A perspectiva da autopoiésis nessa narrativa nos parece necessária para abrirmos as cortinas desta 6ª Edição do Jornal Hermes (Formacce/Faced/UFBA). Belonísia, personagem negra da obra “Torto arado”, cuja família vive em condições análogas à escravidão, apesar de sua mudez, insurge-se, paradoxalmente, como alguém que – contra todas as formas de subalternização – produz-se poeticamente a si mesma, na relação com a Terra e com sua ancestralidade. Desse lugar, nega à professora o direito de falar por ela, através do discurso da democracia racial que estabelece, sub-repticiamente, referenciais eurocentrados de rejeição, negação e inferiorização, sobretudo, dos povos indígenas e afrodescendentes, estereotipados como primitivos e irracionais.

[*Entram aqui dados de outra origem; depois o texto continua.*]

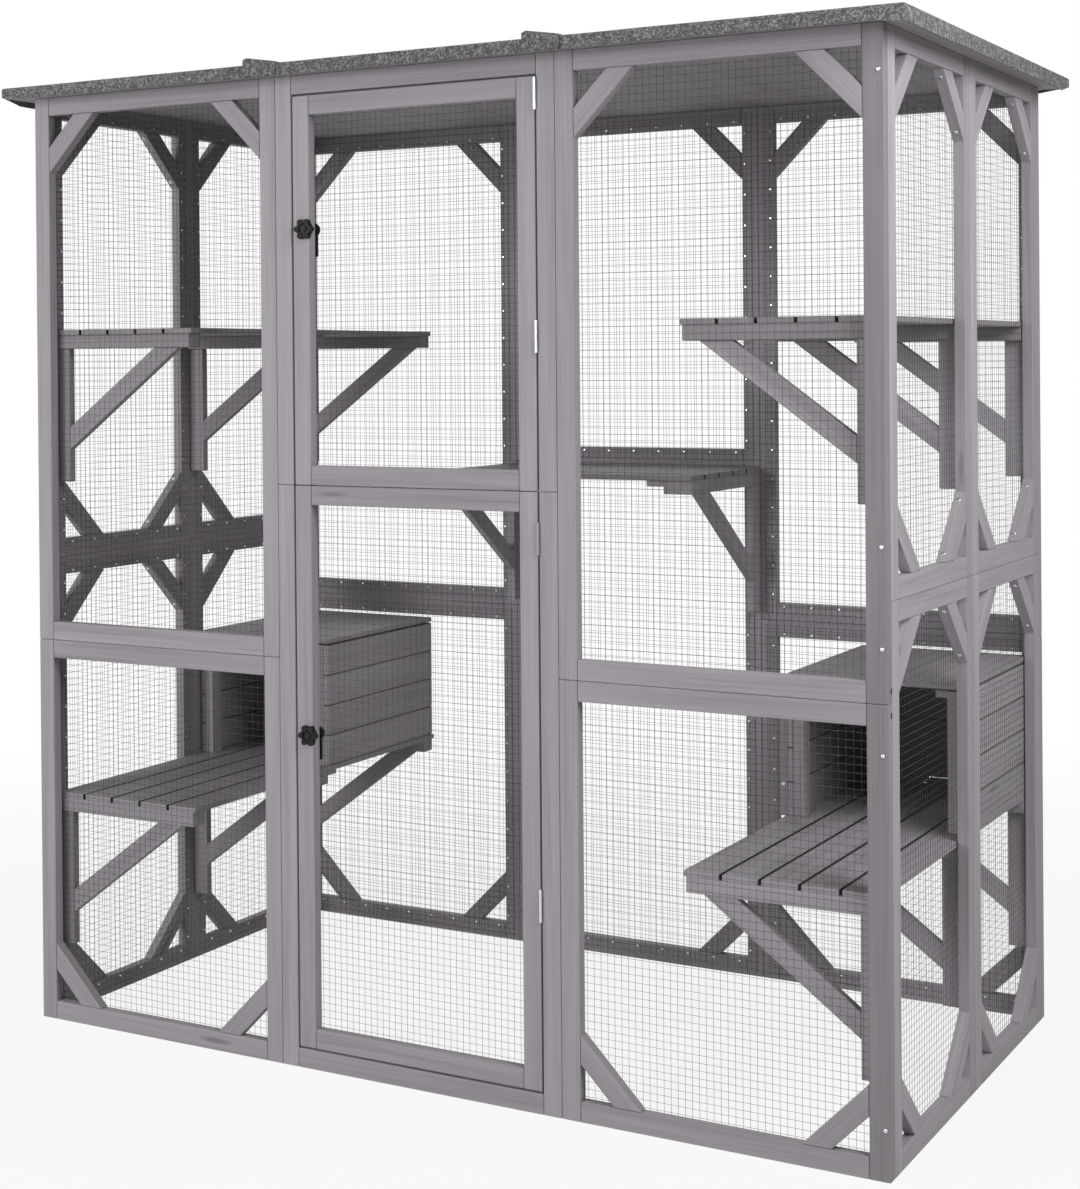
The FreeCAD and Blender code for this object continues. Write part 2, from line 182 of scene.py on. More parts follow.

Essa lógica curricular-formacional espelha, de acordo com Quijano (2002), um padrão de poder – a modernidade – consubstanciado na articulação entre a colonialidade do poder, o capitalismo como padrão de exploração, o controle da autoridade coletiva pelo Estado e o eurocentrismo. Essa lógica civilizatória foi imposta aos outros povos, especialmente aos não-europeus; ocultando-se, porém, sua face constitutiva: a colonialidade que cindiu os povos em primitivos/civilizados, irracionais/racionais, mágicos-míticos/científicos, tradicionais/modernos, de maneira que o primeiro elemento de cada par dicotômico representa, numa escala evolutiva, o passado a ser superado (Quijano, 2005), conforme o discurso constitutivo da modernidade e seu ideal etnocêntrico de progresso.
As instituições educacionais, que têm sido pensadas pela modernidade como dispositivos de consolidação desse poder colonial, representam, contudo, espaços de tensão já que também são cenários de luta contra a negação do/a outro/a e de sua inerente humanidade. Nesse confronto, podemos falar de decolonialidade como uma referência inspiradora para se pensarfazer currículo e formação a partir dos pertencimentos dos seus sujeitos, compreendendo a experiência como articuladora dessa relação (Josso, 2004). Dessa forma, a decolonialidade pode ser compreendida através da experiência constitutiva de tantas Belonísias e suas aprendizagens sobre ancestralidade e natureza, como um símbolo contra o esquecimento de si mesmas, de suas cosmovisões e ontologias. Esse movimento se contrapõe, portanto, ao racismo epistêmico e ao racismo ontológico (Mignolo, 2017), enquanto legados dos processos impostos pela colonialidade do poder, do saber e do ser cuja matriz é a classificação do outro, ou seja, do não-europeu segundo a ideia de raça (Quijano, 2005).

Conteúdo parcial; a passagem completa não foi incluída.